Reading Waugh too often puts one in mind of Virginia Woolf’s remark that “Middlemarch” is one of the few English novels worthy of an adult’s attention. Waugh always glitters, but he is not quite worthy of adult attention. Like so many 20th century British novelists--Angus Wilson, Muriel Spark, Martin Amis, even Salman Rushdie--he took from Dickens certain elements: a brilliance at caricature and vibrating grotesques, an attention to speech, a penchant for outlandish names. But he lacked Dickens’ transfiguring power, which is the power of metaphor. And he lacked Dickens’ humane reach.

Nevertheless, there is one strange story in this book which does not resemble anything else in it. The story is called “Compassion,” and it concerns a Scottish soldier, Major Gordon, who finds himself in Croatia at the end of World War II. His job is to help the anti-fascist partisans, and that job, as he sees it, is only complicated by the presence of 108 needy Jews. The Jews come to Major Gordon and implore him to arrange their escape to Italy. He seems at first unmoved, but his conscience is gradually goaded: “[H]e had seen something entirely new, which needed new eyes to see clearly: humanity in the depths, misery of quite another order from anything he had guessed before.” Major Gordon eventually arranges the safe passage, against great odds, of all but two of the Jews.

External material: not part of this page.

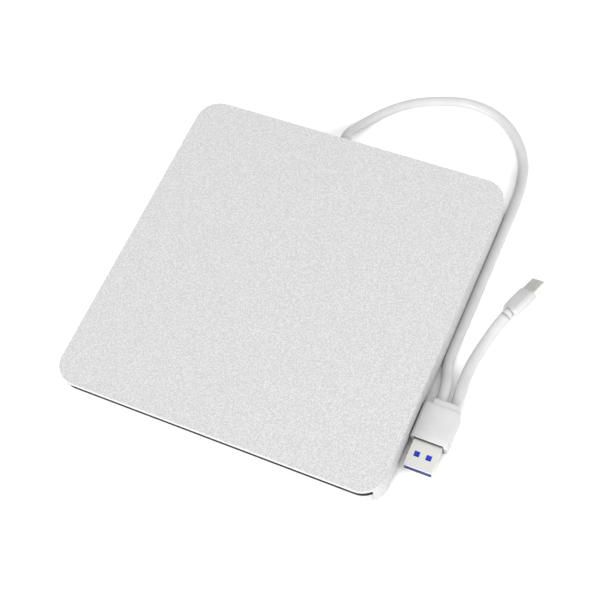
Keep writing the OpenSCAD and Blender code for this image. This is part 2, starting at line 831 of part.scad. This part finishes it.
top_cover();
base_cover();
rubber_feet();
case_screws();
mech_pan();
mech_lid();
mech_screws();
slot_felt();
main_board();
main_board_chips();
flex_connectors();
bridge_board();
bridge_chips();
sata_connector();
loading_motor();
gear_studs();
motor_pinion();
reduction_gear();
transfer_gear();
rack_gear();
idler_gear();
roller_arm();
roller_shaft();
roller_sleeves();
roller_gear();
cam_slider();
eject_lever();
eject_bumper();
eject_pivot();
eject_spring();
traverse_frame();
traverse_pins();
guide_rods();
stator_core();
sled_motor();
lead_screw();
rotor_cup();
turntable_pad();
clamp_hub();
clamp_balls();
pickup_body();
drive_nut();
actuator_magnets();
laser_diode();
lens_holder();
objective_lens();
cable_gland();
main_cord();
usb_a_housing();
usb_a_shell();
usb_a_insulator();
usb_a_contacts();
pigtail_cord();
usb_c_collar();
usb_c_housing();
usb_c_shell();
usb_c_tongue();
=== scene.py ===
"""Looks of the slot-loading optical drive and its two-plug lead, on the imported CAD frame."""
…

The story is too didactic and reveals that sermonizing rostrum which Waugh mounted whenever he was trying to be “affirmative”: “By such strange entrances does compassion sometimes slip, disguised, into the human heart.” (A sentence vulgar enough to have been written by Evelyn’s middlebrow popular novelist brother, Alec Waugh). It is not really inquiring enough to be a great story; it is a brisk parable. But it is firm, unsentimental and absolutely adult, and a brisk parable is probably better than a brisk farce.